La guerra dulce
Llevo un par de semanas intentando introducir alimentos sólidos en la dieta de mi hija pequeña. Hasta ahora no he tenido mucho éxito: cierra las encías, a veces saca un poquito la lengua con una expresión entre asco y desconfianza y si, por puro milagro, consigo hacer llegar una cucharadita de papilla a la boca la escupe sin piedad. La lactancia materna no es un camino de rosas, desde luego, pero ¡qué gozada no tener horarios fijos, poder prescindir de biberones y cucharas, no tener que cocinar y sobre todo despachar el tema en unos minutos!
La comida no siempre es una mesa bonita y muchas risas, que también. A veces se parece más a un campo de batalla. Desde el inicio. Y no hablo sólo de cuando abren el bufé en una boda o una fiesta -yo he visto a gente tirarse a los canapés incluso en una recepción presenciada por el mismísimo Presidente de la República Italiana.
Hablo de poner de acuerdo a un omnívoro y un vegetariano o peor aún un vegano. A un francés y a un italiano sobre la superioridad de sus cocinas. A un español y al resto del mundo sobre cómo se hace la auténtica paella o si la tortilla de patatas debe llevar o no cebolla.
Hablo sobre todo de ese extraño fenómeno cíclico por el cual de repente, algo que solemos comer se convierte en el peligro número uno para nuestra salud y no hacemos más que hablar de él para marcar distancias y sentirnos mejor. Ni que se tratara de Donald Trump.
Carnes rojas, aceite de palma, leche, productos con gluten, azúcar. El reciente pasado mediático deja constancia de una rica sucesión de enemigos de la dieta.

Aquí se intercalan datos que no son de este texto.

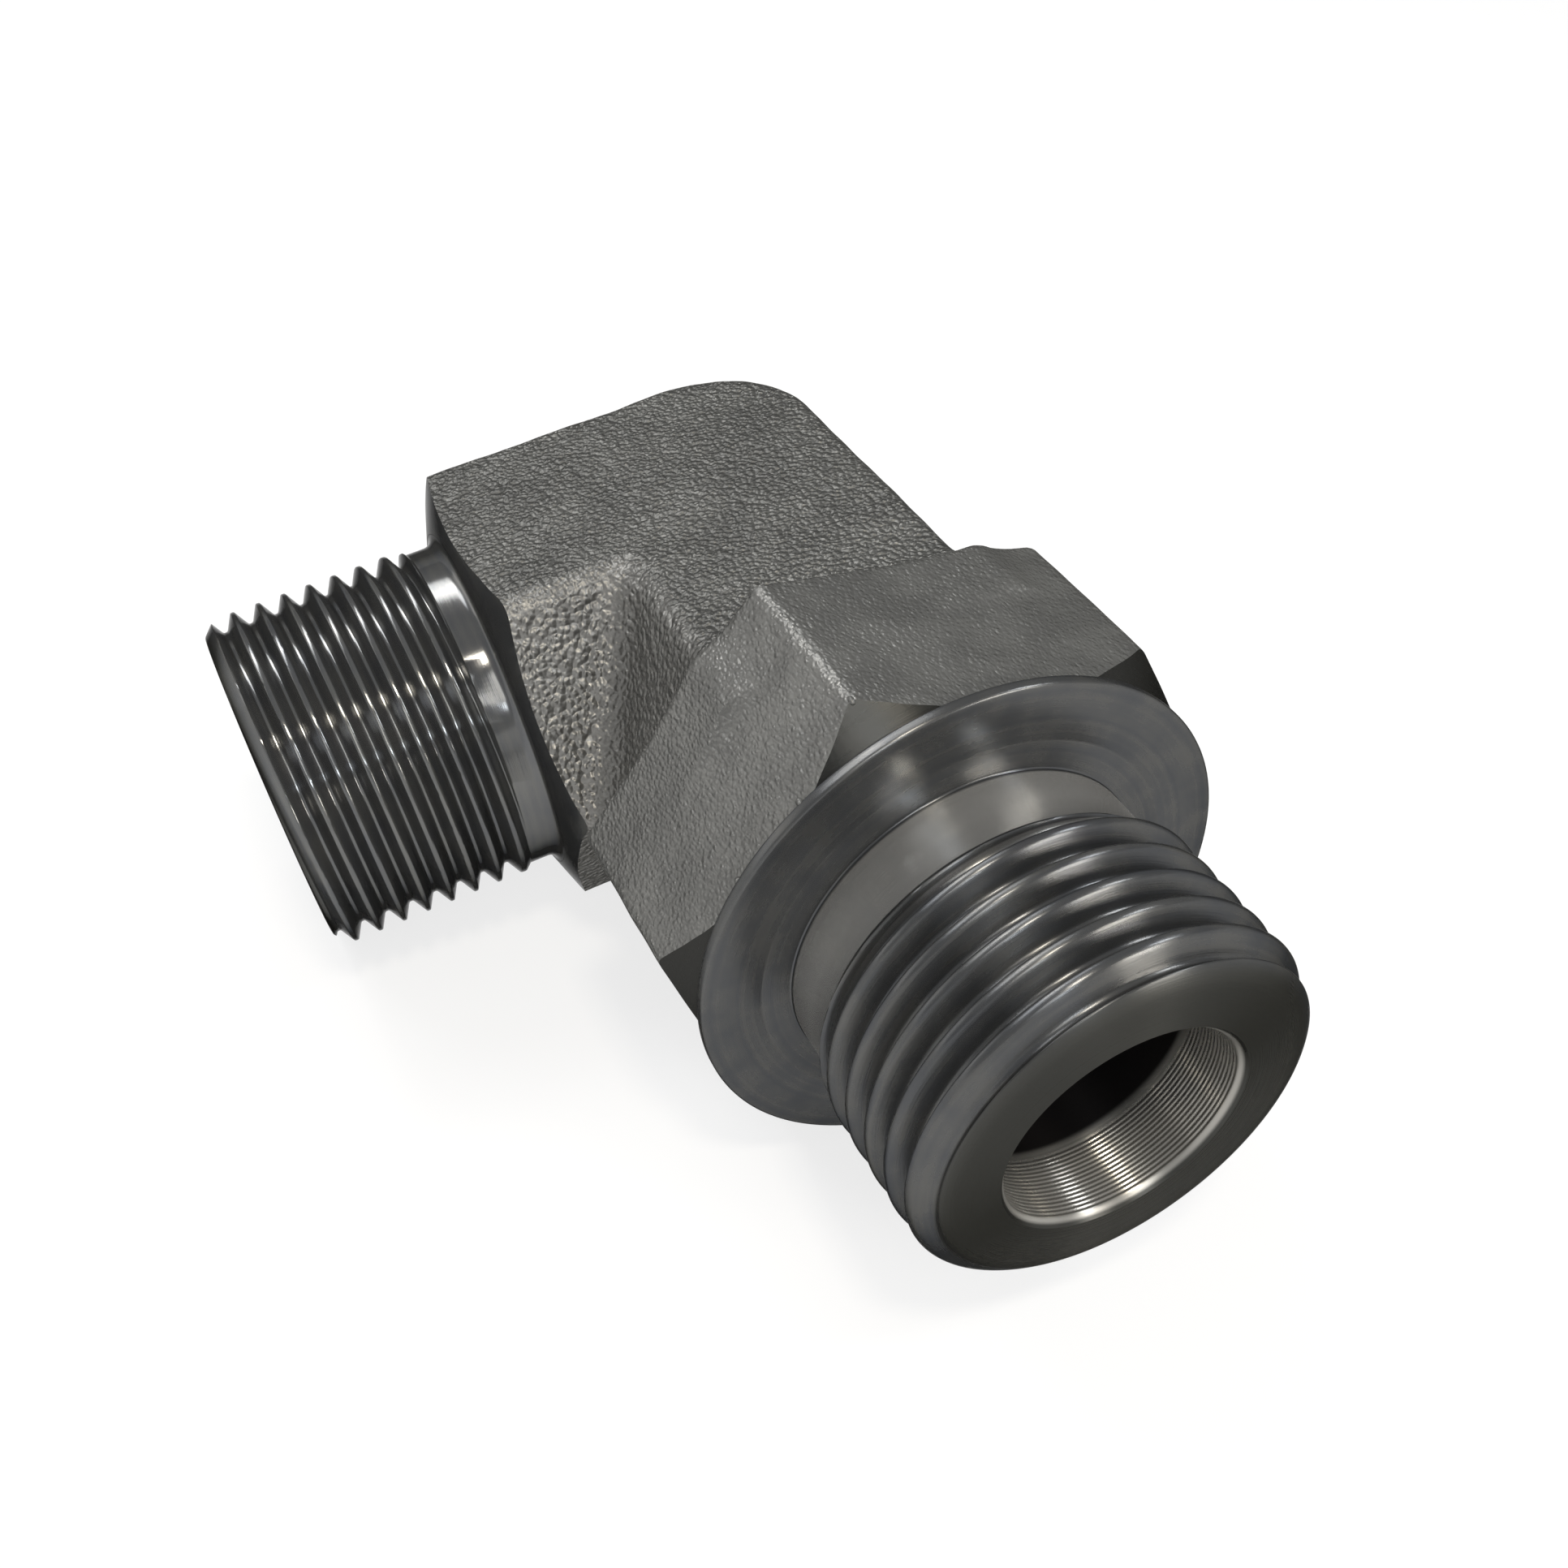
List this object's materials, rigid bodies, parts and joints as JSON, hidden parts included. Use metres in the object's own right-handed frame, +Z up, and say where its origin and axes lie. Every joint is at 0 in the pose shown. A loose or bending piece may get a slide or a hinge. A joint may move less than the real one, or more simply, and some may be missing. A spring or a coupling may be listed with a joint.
{
  "type": "hydraulic elbow adapter",
  "caption": "Forged steel right-angle hydraulic adapter: a pipe-thread stud with hexagon and sealing collar at one end, a metric tube end with a 24 degree cone at the other.",
  "frame": {"origin": "centre of the collar's sealing face, on the stud's axis", "axes": "-Y along the stud's axis, out of the port that it screws into; +Z up from the table that the piece rests on; the tube end points to -X and dips 8.97 degrees to that table"},
  "size_m": [0.0454, 0.0563, 0.0284],
  "materials": {
    "steel": "dark forged steel, blasted on the body, turned and glossy on the threads, collar and neck"
  },
  "bodies": {
    "root": {"elbow_body": "steel"}
  },
  "joints": []
}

Normalmente el inicio de todo el proceso de demonización lo marca una noticia que se refiere a uno o varios estudios científicos con sus números, sus parámetros y sus límites. El resto lo hace una especie de psicosis social en la que nos olvidamos de los números, los parámetros y los límites y dejamos de comer algo por si acaso nos mata.
Ayer leí un artículo nada reciente pero muy interesante sobre la leche en el que se aclaraba que eliminar o reducir el consumo de ese alimento y sus derivados no tiene sentido a menos que, como es obvio, no seamos intolerantes o alérgicos a la lactosa.
A veces los enemigos se hacen la guerra entre ellos: sigo sin entender por qué en algunos envases de la leche aparece la etiqueta “sin gluten”. Esta especificación tiene sentido sobre un paquete de pasta o de galletas, pero la leche o la mermelada ¿cuándo han tenido gluten?
El azúcar va camino de convertirse en el próximo monstruo de la despensa. Y no quiero decir que el exceso de azúcar no sea dañino, claro que lo es. Quiero decir que desde hace unos meses veo cómo está creciendo la presión mediática alrededor de ese producto.
Experimentos visuales y experiencias de vida cotidiana servidas en bandeja a los medios de comunicación y las redes sociales a la vez que llaman la atención sobre los peligros de la dulzura contribuyen a agigantar el miedo alrededor de un producto que nunca ha sido inocuo, pero que sólo recientemente se ha convertido en el enemigo principal de nuestra dieta.
Eso sí, no todo lo que es reluce como azúcar al sol es malo. Al igual que algunos importantes inventos que ahora son de uso cotidiano los parió la industria bélica, esta guerra dulce ha llevado a un importante avance. Una start up irlandesa ha dado con la fórmula de "edulcorante" a base de proteínas. Una especie de ficción de azúcar que se basa en la interacción entre los receptores de lo dulce en el ser humano y las proteínas. Al parecer, la fórmula es todavía secreta, pero saber que alguien está trabajando para cerrar este frente abierto en mi dieta me hace sentir más tranquila. Por lo menos hasta que muestre las orejas el próximo enemigo.